Timings of complex cpu operations

Combuster · Post by **Combuster** » Sun Feb 25, 2007 3:56 pm

I was looking for documents containing the timings of complex kernel-specific actions (cycle counts, uop breakdowns, average execution time). I have been browsing google but i couldn't find anything useful. Also, the optimisation manuals hardly contain anything useful regarding these topics.

A list of things I'd like to have timings of:
- software interrupt (real mode, protected mode/trap gate, long mode)
- inter-privilege-level jumps, calls, iret (and far branches in general)
- entry/exit of v8086 mode
- hardware task switches
- f(f)(x)save/f(f)(x)rstor
- wbinvd, cr3 (re)loads, page table walks, invlpg
- syscall, sysenter, sysexit, sysret (lmode & pmode)
- read/write msr, control registers, debug registers
- operation mode changes: realmode<>pmode, pmode<>lmode
- disabling/enabling paging
- lidt/lldt/lgdt/ltr

In case you wonder what this is for, i'm investigating the option of having an operation mode attached to a virtual address space (i.e. the program can choose wether to run in longmode, pae or non-pae protected mode, v8086 mode - exokernel principles), and corresponding optimisation priorities in the scheduler.

All links, pointers, pdfs or related material are appreciated.

Thanks in advance

earlz · Post by **earlz** » Sun Feb 25, 2007 4:08 pm

http://www.ousob.com/ng/iapx86/
that may help a bit, look under isntruction set, and then an instruction and at the bottom some timing info is included

m · Post by m » Sun Feb 25, 2007 9:32 pm

I intended to use RDTSC,but it seems that you can't get it work accurately since modern CPUs are highly optimised with several pipelines.

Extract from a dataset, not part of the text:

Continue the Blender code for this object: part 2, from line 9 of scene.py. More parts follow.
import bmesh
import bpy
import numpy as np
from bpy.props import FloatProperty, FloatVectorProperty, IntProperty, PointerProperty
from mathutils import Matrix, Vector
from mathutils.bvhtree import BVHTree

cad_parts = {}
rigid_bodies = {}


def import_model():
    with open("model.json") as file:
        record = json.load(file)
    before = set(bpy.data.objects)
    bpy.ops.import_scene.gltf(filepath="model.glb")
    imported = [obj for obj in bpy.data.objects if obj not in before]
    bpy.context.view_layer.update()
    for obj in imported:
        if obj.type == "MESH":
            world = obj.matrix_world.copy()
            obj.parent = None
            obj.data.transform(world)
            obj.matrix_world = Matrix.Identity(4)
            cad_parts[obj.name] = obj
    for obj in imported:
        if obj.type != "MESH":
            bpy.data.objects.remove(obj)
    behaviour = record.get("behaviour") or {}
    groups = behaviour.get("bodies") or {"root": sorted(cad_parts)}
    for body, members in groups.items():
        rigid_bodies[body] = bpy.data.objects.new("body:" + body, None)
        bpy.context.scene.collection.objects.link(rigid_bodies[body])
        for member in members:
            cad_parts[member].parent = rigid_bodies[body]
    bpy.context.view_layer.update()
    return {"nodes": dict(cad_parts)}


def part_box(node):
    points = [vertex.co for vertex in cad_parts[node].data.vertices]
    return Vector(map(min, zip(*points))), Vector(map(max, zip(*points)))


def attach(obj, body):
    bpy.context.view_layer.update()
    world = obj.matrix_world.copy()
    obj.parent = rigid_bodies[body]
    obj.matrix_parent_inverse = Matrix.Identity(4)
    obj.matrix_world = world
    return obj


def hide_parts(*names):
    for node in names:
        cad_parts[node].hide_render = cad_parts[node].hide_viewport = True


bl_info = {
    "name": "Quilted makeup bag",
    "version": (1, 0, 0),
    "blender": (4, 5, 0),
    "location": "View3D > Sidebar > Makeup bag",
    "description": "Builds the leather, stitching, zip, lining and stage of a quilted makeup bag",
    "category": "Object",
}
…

And also since RDTSC is disordered with its surroundings(for it doesn't depend on any other operations,I thought Intel should make it an exception,but after reading their document I found that they make RDTSC the same as other non-dependant operations)...

Or code many many same instructions to get a accumulative total time with PIC?Maybe it's not accurate or totally meaningless because of the optimisation...

Currently do you have any possible available methods?

Combuster · Post by **Combuster** » Mon Feb 26, 2007 3:23 am

well, timestamp counting is an option, but i rather not build an entire kernel to test these things when the info seems to be available (brendan for one seemed to know the hardware switch timings)

Besides, i will only be able to collect information on the cpu's i own. (which do not include later pentiums)

Solar · Post by **Solar** » Mon Feb 26, 2007 3:52 am

You will find it very difficult to find timing info on later Pentium architectures, in no small part because you'd have to add a "depends..." to each and every one of them. Execution is done not only out-of-order, but also with varying side-effects among the pipelines. I remember reading that some stage in the PIV architecture that runs on three pipelines can only execute a certain kind of micro-op in one pipeline simultaneously, and another kind of micro-op in two, but not three.

Means, not only might your instructions be sliced and diced every which way, your exact execution time also depends on what instructions came before and after the instruction in question.

Not to even speak about cache effects.

In the beginning, there was a table - instruction A takes X cycles, instruction B takes Y cycles. This is no more.

Combuster · Post by **Combuster** » Mon Feb 26, 2007 4:53 am

I'm very well aware of that. However, due to the large amount of uops involved in some operations the variance should be relatively small. Hence i don't expect exact execution times. Just an indication of how certain operations relate to each other. (like, how much faster is syscall over int xx)

urxae · Post by **urxae** » Mon Feb 26, 2007 6:01 am

Combuster wrote:(like, how much faster is syscall over int xx)

I thought I read that somewhere recently, but it turned out they compared to "call far/ret far" instead of "int xx/iret":

AMD64 Architecture Programmer’s Manual Volume 2: System Programming wrote:As a result, SYSCALL and SYSRET can take fewer than one-fourth the number of internal clock cycles to complete than the legacy CALL and RET instructions

Note: I assumed they meant the "far" variants, since it's meant for privilege level elevation, and because that's what they compare to in vol 3 in the description of SYSCALL (they don't mention specific numbers there though, just "considerably fewer clock cycles").

HTH.